#### WHAT IS NEEDED:
Quote only the part that opens with the line containing "const ROUND = 32;" and closes with the line containing "for node in". Keep both of those lines.
[Begin]
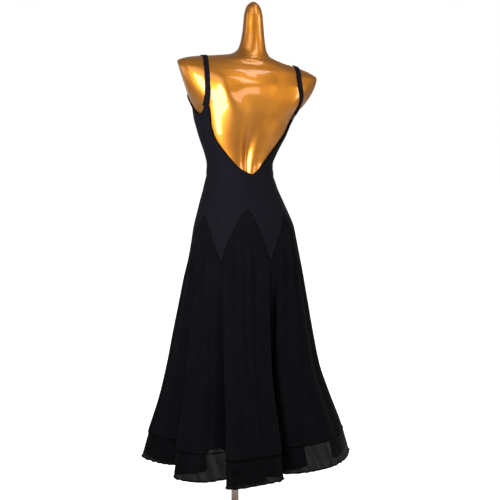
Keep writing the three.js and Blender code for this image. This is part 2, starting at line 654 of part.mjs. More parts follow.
function strap(row) {
  const half = STRAP.width / 2;
  const backFrom = TOP_EDGE[0].z + STRAP.end;
  const frontTo = topEdge(135) + STRAP.end;
  const tracks = [-1, 0, 1].map((edge) => overShoulder(row, edge * half, backFrom, frontTo));
  const grid = (raised) =>
    tracks[0].map((_, step) => {
      const next = tracks[1][Math.min(step + 1, STRAP_STEPS)];
      const before = tracks[1][Math.max(step - 1, 0)];
      const along = next.clone().sub(before);
      const across = tracks[2][step].clone().sub(tracks[0][step]);
      const up = across.cross(along).normalize().multiplyScalar(row.side);
      return tracks.map((track) => {
        return track[step].clone().addScaledVector(up, strapLift(step) + raised);
      });
    });
  const [outer, inner] = [grid(STRAP.thick), grid(0)];
  return row.side > 0 ? wallBetween(outer, inner) : wallBetween(inner, outer);
}
for (const row of STRAPS) addPiece(dress, `strap_${row.name}`, "jersey", strap(row));

// ---------------------------------------------------------------- dress form
const FORM_COLUMNS = 44;
const FORM_HEIGHTS = [
  669, 705, 745, 785, 820, 850, 880, 910, 940, 970, 1000, 1030, 1055, 1080, 1105, 1130, 1155,
  1180, 1205, 1230, 1255, 1278, 1300, 1322, 1344, 1362, 1376, 1388, 1397, 1404, 1411, 1418, 1428,
  1442, 1462, 1492, 1525, 1550, 1568, 1579, 1585,
];

// The loft of the form before its arms are cut off.
function formLoft() {
  const points = [];
  const index = [];
  for (const z of FORM_HEIGHTS)
    for (let c = 0; c < FORM_COLUMNS; c++) points.push(formPoint((360 * c) / FORM_COLUMNS, z));
  const last = FORM_HEIGHTS.length - 1;
  const bottom = points.push(place(formSection(FORM_END), 0, 0, FORM_END)) - 1;
  const top = points.push(place(formSection(1585), 0, 0, 1587)) - 1;
  for (let c = 0; c < FORM_COLUMNS; c++) {
    const next = (c + 1) % FORM_COLUMNS;
    for (let r = 0; r < last; r++) {
      const [a, b] = [r * FORM_COLUMNS + c, r * FORM_COLUMNS + next];
      const [d, e] = [a + FORM_COLUMNS, b + FORM_COLUMNS];
      index.push(a, b, e, a, e, d);
    }
    index.push(bottom, next, c);
    index.push(top, last * FORM_COLUMNS + c, last * FORM_COLUMNS + next);
  }
  const geometry = new THREE.BufferGeometry().setFromPoints(points);
  geometry.setIndex(index);
  return geometry;
}

function solidOf(geometry) {
  const merged = mergeVertices(geometry, 1e-4);
  return new wasm.Manifold(
    new wasm.Mesh({
      numProp: 3,
      vertProperties: merged.attributes.position.array,
      triVerts: new Uint32Array(merged.index.array),
    }),
  );
}

function geometryOf(solid) {
  const mesh = solid.getMesh();
  const geometry = new THREE.BufferGeometry();
  geometry.setAttribute("position", new THREE.BufferAttribute(mesh.vertProperties, 3));
  geometry.setIndex(new THREE.BufferAttribute(mesh.triVerts, 1));
  return geometry;
}

// Where an arm would be, the form ends in a flat oval. forwards: degrees its face looks to the front.
const ARM_CUTS = [
  { side: -1, topOff: 214, topZ: 1385, lowOff: 158, lowZ: 1262, forwards: 10 },
  { side: 1, topOff: 207, topZ: 1385, lowOff: 155, lowZ: 1262, forwards: 10 },
];
const CUTTER = 400;
const CUTTER_FOOT = 10; // how far the block reaches below the lower end of the cut

// A block whose inner face lies in the plane of an arm cut, and whose foot ends at the armpit.
function armCutter(cut) {
  const side = cut.side;
  const at = (off, y, z) => place(formSection(z), -side * off, y, z);
  const middle = at((cut.topOff + cut.lowOff) / 2, 0, (cut.topZ + cut.lowZ) / 2);
  const up = at(cut.topOff, 0, cut.topZ).sub(at(cut.lowOff, 0, cut.lowZ));
  const turn = radians(formSection(1330).turn + side * cut.forwards);
  const depth = new THREE.Vector3(-Math.sin(turn), Math.cos(turn), 0);
  const outward = depth.clone().cross(up).normalize().multiplyScalar(-side);
  if (outward.x * side > 0) outward.negate();
  const basis = new THREE.Matrix4().makeBasis(
    outward,
    depth,
    outward.clone().cross(depth).normalize(),
  );
  const block = new THREE.BoxGeometry(CUTTER, CUTTER, CUTTER).deleteAttribute("normal");
  block.deleteAttribute("uv");
  const reach = (CUTTER - up.length()) / 2 - CUTTER_FOOT;
  middle.addScaledVector(outward, CUTTER / 2).addScaledVector(up.clone().normalize(), reach);
  block.applyMatrix4(basis.setPosition(middle));
  return solidOf(block);
}

const armless = ARM_CUTS.reduce((form, cut) => form.subtract(armCutter(cut)), solidOf(formLoft()));
addPiece(stand, "form_torso", "gold", geometryOf(armless));

// ---------------------------------------------------------------- pole and base
// A round piece turned about Z. profile: [radius, height] pairs up its outside.
function turned(profile, sides) {
  const points = profile.map(([radius, height]) => new THREE.Vector2(radius, height));
  const closed = [new THREE.Vector2(0, profile[0][1]), ...points];
  closed.push(new THREE.Vector2(0, profile[profile.length - 1][1]));
  const geometry = new THREE.LatheGeometry(closed, sides);
  geometry.rotateX(Math.PI / 2);
  geometry.deleteAttribute("normal");
  geometry.deleteAttribute("uv");
  return geometry;
}

const ROUND = 32;
const socketFoot = FORM_END - SEAM - SOCKET.tall;
addPiece(
  stand,
  "base_plate",
  "steel",
  turned(
    [
      [BASE.radius, 0],
      [BASE.radius, BASE.thick - BASE.edge],
      [BASE.radius - BASE.edge, BASE.thick],
    ],
    ROUND,
  ),
);
addPiece(
  stand,
  "base_collar",
  "steel",
  turned(
    [
      [COLLAR.radius, 0],
      [COLLAR.radius, COLLAR.tall - 10],
      [POLE.radius + 3, COLLAR.tall],
    ],
    ROUND,
  ),
  BASE.thick + SEAM,
);
const poleFoot = BASE.thick + SEAM + COLLAR.tall + SEAM;
addPiece(
  stand,
  "pole",
  "steel",
  turned(
    [
      [POLE.radius, 0],
      [POLE.radius, socketFoot - SEAM - poleFoot],
    ],
    20,
  ),
  poleFoot,
);
addPiece(
  stand,
  "pole_socket",
  "steel",
  turned(
    [
      [POLE.radius + 4, 0],
      [SOCKET.radius, 8],
      [SOCKET.radius, SOCKET.tall],
    ],
    ROUND,
  ),
  socketFoot,
);

const part = new THREE.Group();
part.add(dress, stand);
export default part;
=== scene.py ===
import math

import bmesh
import bpy
import numpy as np
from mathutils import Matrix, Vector


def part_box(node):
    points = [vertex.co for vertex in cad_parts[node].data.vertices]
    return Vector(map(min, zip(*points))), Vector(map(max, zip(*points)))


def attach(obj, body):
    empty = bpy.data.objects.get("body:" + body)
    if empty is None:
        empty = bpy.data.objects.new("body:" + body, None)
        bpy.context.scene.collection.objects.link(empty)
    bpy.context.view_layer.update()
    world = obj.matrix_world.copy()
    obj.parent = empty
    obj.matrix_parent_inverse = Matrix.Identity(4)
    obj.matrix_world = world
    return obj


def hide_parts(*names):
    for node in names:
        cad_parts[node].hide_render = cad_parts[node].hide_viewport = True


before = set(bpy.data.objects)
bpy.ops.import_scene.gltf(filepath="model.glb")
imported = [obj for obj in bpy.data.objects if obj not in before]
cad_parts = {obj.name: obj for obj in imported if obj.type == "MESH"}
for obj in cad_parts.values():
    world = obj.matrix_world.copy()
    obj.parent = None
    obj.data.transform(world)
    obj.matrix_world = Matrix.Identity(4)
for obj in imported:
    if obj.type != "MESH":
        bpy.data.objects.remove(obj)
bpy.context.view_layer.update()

# All sizes below are in millimetres, and angles in degrees. Angle 0 is the middle of the back,
# and angles rise towards the wearer's right. Up is +Z and the front faces -Y.
MM = 0.001

# ---------------------------------------------------------------- sizes
EASE = 2.8  # between the form and the inside of the cloth
CLOTH = 1.4  # room that a layer of cloth takes up
JERSEY = 0.9  # thickness of the bodice's cloth
CREPE = 0.5
NET = 0.4
SEAM = 0.3  # gap between pieces
HEM = 220  # height of the lower edge of the skirt
BAND_DEEP = 74
BAND_LAP = 14  # how far the band runs up behind the skirt's own hem
BAND_INSIDE = 1.5  # how far it hangs inside the skirt's cloth
SKIRT_HEM = HEM + BAND_DEEP
LIFTED_FROM = (-39.5, -37)  # angles where the skirt's hem rides up over the net, and down again
LIFTED_TO = (-33, -30.5)
LIFTED_HIGH = 11
LIFTED_FADE = 90  # height over which that is lost
CREASE_SIZE = 1.5
FOLDS_START = 830  # height where the skirt's folds begin
FOLDS_GROW = 1.15  # how late on the way down they open
POINT_HEIGHT = 825  # the points of the bodice between the gores
ARCH = 1.5  # how pointed those are, and how round the tops of the gores
ARCH_FOOT = 800  # a little below the points
SIDE = 92  # angle of the side seams
WAIST_DEGREE = 2.1  # length of cloth in a degree round the waist, and round the chest and the hips
CHEST_DEGREE = 2.6
HIP_DEGREE = 2.75
STRAP_WIDE = 15
STRAP_THICK = 1.6  # room that a strap takes up
STRAP_EASE = 0.6
STRAP_END = 1.5  # gap between a strap's end and the bodice
STRAP_CLOTH = 1.1  # thickness of its cloth
STRAP_FRONT = 135.0  # angle of the top edge where its front end is
STRAP_STEPS = 150
HEM_CORD = 2.3  # radii of the cords and bindings
BAND_CORD = 1.8
SEAM_CORD = 1.0
BINDING = 1.25
BAND_CORD_OUT = 1.1  # how far a cord's middle stands out from the cloth's
SEAM_CORD_OUT = 0.25
BAND_STEP = 2.4  # length of hem between the points of a band
WORN_FROM = 868  # heights of the form between which the cloth lies on it
WORN_TO = 1400
RIDGE = 1425  # above the top of the shoulders
SHOULDERS = 1396  # above this height the form's rings are closer together
FORM_END = 669  # height of the form's underside
FORM_TOP = 1585
ARM_MIDDLE = 1330  # the height whose turn an arm's cut shares
ARM_CUT_EDGE = 1.6  # how far the cut's edge is rounded
ARM_CUT_FOOT = 10  # how far below an armpit the cut of the arm may reach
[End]
#### TASK RESPONSE:
const ROUND = 32;
const socketFoot = FORM_END - SEAM - SOCKET.tall;
addPiece(
  stand,
  "base_plate",
  "steel",
  turned(
    [
      [BASE.radius, 0],
      [BASE.radius, BASE.thick - BASE.edge],
      [BASE.radius - BASE.edge, BASE.thick],
    ],
    ROUND,
  ),
);
addPiece(
  stand,
  "base_collar",
  "steel",
  turned(
    [
      [COLLAR.radius, 0],
      [COLLAR.radius, COLLAR.tall - 10],
      [POLE.radius + 3, COLLAR.tall],
    ],
    ROUND,
  ),
  BASE.thick + SEAM,
);
const poleFoot = BASE.thick + SEAM + COLLAR.tall + SEAM;
addPiece(
  stand,
  "pole",
  "steel",
  turned(
    [
      [POLE.radius, 0],
      [POLE.radius, socketFoot - SEAM - poleFoot],
    ],
    20,
  ),
  poleFoot,
);
addPiece(
  stand,
  "pole_socket",
  "steel",
  turned(
    [
      [POLE.radius + 4, 0],
      [SOCKET.radius, 8],
      [SOCKET.radius, SOCKET.tall],
    ],
    ROUND,
  ),
  socketFoot,
);

const part = new THREE.Group();
part.add(dress, stand);
export default part;
=== scene.py ===
import math

import bmesh
import bpy
import numpy as np
from mathutils import Matrix, Vector


def part_box(node):
    points = [vertex.co for vertex in cad_parts[node].data.vertices]
    return Vector(map(min, zip(*points))), Vector(map(max, zip(*points)))


def attach(obj, body):
    empty = bpy.data.objects.get("body:" + body)
    if empty is None:
        empty = bpy.data.objects.new("body:" + body, None)
        bpy.context.scene.collection.objects.link(empty)
    bpy.context.view_layer.update()
    world = obj.matrix_world.copy()
    obj.parent = empty
    obj.matrix_parent_inverse = Matrix.Identity(4)
    obj.matrix_world = world
    return obj


def hide_parts(*names):
    for node in names:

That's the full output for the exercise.